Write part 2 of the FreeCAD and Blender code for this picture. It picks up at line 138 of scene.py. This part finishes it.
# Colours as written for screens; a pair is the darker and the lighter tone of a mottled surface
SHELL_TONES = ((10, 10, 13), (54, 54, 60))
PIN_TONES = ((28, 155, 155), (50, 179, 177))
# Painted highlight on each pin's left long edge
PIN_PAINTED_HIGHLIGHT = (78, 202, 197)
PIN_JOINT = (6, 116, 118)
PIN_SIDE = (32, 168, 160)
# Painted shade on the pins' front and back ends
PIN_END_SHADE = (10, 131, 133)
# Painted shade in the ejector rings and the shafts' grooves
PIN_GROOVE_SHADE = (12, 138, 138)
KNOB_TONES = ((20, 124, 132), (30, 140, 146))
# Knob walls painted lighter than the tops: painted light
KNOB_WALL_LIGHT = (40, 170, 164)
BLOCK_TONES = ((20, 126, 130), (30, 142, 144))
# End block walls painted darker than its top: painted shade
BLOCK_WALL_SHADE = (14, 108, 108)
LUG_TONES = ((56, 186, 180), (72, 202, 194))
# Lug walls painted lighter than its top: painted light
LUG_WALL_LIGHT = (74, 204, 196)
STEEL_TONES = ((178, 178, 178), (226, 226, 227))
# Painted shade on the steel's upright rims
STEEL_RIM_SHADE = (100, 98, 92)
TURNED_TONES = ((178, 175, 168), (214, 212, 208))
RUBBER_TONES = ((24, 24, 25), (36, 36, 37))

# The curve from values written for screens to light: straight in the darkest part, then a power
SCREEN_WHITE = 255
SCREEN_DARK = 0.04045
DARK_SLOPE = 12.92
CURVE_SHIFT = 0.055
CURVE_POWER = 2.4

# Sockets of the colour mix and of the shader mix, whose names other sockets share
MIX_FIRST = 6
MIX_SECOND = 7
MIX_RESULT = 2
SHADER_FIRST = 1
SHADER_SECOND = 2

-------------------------

[TASK TO COMPLETE]: Begin with the first line of the listing and copy exactly through the line that contains "RUBBER_TONES = ((24, 24, 25), (36, 36, 37))", please, keeping both ends and leaving out everything after.

[RESULT FOR THIS EXERCISE]:
Write part 2 of the FreeCAD and Blender code for this picture. It picks up at line 138 of scene.py. This part finishes it.
# Colours as written for screens; a pair is the darker and the lighter tone of a mottled surface
SHELL_TONES = ((10, 10, 13), (54, 54, 60))
PIN_TONES = ((28, 155, 155), (50, 179, 177))
# Painted highlight on each pin's left long edge
PIN_PAINTED_HIGHLIGHT = (78, 202, 197)
PIN_JOINT = (6, 116, 118)
PIN_SIDE = (32, 168, 160)
# Painted shade on the pins' front and back ends
PIN_END_SHADE = (10, 131, 133)
# Painted shade in the ejector rings and the shafts' grooves
PIN_GROOVE_SHADE = (12, 138, 138)
KNOB_TONES = ((20, 124, 132), (30, 140, 146))
# Knob walls painted lighter than the tops: painted light
KNOB_WALL_LIGHT = (40, 170, 164)
BLOCK_TONES = ((20, 126, 130), (30, 142, 144))
# End block walls painted darker than its top: painted shade
BLOCK_WALL_SHADE = (14, 108, 108)
LUG_TONES = ((56, 186, 180), (72, 202, 194))
# Lug walls painted lighter than its top: painted light
LUG_WALL_LIGHT = (74, 204, 196)
STEEL_TONES = ((178, 178, 178), (226, 226, 227))
# Painted shade on the steel's upright rims
STEEL_RIM_SHADE = (100, 98, 92)
TURNED_TONES = ((178, 175, 168), (214, 212, 208))
RUBBER_TONES = ((24, 24, 25), (36, 36, 37))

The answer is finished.